GIVEN DATA:

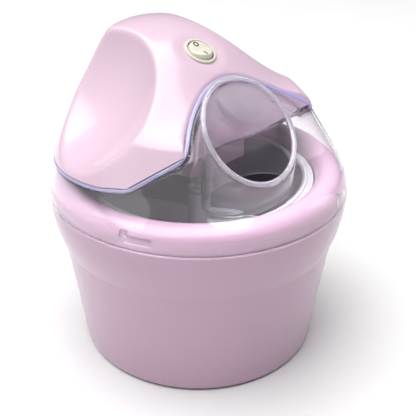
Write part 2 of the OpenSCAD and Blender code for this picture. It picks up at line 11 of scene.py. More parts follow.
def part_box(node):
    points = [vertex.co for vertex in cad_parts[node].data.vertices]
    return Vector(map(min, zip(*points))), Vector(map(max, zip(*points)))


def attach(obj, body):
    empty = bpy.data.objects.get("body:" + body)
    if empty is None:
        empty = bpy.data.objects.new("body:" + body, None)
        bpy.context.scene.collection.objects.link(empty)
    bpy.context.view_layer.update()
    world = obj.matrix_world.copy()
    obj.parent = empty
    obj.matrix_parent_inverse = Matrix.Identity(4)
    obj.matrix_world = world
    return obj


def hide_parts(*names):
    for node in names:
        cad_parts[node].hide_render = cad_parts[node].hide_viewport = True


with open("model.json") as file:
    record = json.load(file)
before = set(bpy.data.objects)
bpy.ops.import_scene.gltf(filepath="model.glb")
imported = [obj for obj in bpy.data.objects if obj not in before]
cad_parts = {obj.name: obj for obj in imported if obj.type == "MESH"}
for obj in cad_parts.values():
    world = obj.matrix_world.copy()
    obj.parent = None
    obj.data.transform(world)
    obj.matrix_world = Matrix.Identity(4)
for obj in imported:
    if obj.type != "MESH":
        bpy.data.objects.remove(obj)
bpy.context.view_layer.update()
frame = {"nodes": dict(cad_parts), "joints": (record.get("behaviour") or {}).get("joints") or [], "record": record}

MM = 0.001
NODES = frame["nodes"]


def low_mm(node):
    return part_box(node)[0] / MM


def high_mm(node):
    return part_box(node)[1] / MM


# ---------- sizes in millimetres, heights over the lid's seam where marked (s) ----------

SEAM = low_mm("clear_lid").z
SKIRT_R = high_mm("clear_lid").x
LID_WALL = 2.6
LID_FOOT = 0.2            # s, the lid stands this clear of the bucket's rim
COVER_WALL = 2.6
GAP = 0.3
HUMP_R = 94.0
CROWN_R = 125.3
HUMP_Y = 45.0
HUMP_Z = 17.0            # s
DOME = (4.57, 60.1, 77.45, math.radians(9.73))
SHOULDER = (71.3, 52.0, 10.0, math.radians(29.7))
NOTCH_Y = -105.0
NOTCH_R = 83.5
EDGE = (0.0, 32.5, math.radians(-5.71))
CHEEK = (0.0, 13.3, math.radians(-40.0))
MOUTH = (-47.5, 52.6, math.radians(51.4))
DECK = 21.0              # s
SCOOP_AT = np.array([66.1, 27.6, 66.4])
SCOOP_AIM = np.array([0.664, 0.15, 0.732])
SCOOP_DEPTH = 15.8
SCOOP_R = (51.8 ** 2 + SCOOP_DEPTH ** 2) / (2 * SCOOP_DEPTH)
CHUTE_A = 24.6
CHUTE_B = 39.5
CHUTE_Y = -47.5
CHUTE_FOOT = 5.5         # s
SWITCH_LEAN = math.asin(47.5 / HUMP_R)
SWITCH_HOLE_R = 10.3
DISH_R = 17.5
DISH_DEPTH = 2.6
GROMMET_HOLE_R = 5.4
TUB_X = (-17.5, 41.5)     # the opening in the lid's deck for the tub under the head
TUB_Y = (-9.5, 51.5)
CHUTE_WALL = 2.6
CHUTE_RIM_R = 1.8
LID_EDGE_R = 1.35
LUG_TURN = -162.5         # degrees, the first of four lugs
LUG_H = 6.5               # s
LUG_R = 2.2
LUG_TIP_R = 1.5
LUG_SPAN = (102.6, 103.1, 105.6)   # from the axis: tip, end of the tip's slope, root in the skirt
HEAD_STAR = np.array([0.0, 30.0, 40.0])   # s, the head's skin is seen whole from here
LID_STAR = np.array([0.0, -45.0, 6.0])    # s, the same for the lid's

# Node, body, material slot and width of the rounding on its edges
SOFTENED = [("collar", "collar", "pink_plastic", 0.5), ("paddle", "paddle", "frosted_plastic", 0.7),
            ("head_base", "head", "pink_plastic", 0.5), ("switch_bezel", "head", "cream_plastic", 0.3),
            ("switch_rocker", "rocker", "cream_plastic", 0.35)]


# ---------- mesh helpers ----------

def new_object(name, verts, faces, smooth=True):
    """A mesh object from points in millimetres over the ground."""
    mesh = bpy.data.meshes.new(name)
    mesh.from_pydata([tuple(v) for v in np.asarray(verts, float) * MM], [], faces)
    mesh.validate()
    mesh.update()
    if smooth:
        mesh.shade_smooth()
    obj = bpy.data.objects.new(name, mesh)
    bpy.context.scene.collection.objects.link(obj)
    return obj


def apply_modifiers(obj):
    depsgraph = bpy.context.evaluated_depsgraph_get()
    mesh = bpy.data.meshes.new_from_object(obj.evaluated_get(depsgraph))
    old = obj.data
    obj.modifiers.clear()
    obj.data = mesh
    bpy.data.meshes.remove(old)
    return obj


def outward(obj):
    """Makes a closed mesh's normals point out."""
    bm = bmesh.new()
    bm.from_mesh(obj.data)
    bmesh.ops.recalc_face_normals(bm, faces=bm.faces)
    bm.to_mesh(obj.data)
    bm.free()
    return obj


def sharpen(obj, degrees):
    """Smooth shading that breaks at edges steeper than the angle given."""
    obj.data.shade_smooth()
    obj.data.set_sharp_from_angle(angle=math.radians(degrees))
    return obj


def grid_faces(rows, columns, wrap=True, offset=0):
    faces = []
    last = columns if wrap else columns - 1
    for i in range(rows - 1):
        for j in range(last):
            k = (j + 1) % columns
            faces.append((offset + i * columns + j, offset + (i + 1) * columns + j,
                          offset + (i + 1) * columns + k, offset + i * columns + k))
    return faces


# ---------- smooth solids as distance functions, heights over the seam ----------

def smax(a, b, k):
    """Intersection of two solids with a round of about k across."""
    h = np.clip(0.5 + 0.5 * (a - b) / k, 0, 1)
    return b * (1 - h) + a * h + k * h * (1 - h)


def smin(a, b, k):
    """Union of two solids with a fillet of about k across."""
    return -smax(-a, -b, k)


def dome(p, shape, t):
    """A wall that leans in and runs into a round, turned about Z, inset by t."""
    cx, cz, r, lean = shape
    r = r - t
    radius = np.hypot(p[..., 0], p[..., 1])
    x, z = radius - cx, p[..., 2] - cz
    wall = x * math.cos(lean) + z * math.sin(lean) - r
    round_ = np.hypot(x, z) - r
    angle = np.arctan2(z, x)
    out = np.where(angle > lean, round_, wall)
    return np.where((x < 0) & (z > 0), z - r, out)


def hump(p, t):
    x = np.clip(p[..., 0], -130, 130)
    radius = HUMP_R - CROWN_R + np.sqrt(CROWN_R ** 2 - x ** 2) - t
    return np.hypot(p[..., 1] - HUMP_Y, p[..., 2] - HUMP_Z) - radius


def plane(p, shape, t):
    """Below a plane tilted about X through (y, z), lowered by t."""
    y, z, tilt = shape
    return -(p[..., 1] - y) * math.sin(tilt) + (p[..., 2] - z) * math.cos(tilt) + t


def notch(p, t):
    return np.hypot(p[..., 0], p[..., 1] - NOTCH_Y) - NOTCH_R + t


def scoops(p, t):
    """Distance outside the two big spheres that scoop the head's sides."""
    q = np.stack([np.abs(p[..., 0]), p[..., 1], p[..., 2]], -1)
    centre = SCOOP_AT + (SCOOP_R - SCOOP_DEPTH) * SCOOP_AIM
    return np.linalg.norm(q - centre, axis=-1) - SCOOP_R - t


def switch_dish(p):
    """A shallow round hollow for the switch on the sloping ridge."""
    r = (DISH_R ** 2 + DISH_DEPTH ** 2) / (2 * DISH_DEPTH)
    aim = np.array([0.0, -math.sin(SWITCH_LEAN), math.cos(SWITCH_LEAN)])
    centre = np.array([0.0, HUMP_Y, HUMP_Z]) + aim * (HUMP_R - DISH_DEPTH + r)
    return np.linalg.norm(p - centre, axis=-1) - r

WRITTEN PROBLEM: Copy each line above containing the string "Identity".

RIGHT ANSWER:
    obj.matrix_parent_inverse = Matrix.Identity(4)
    obj.matrix_world = Matrix.Identity(4)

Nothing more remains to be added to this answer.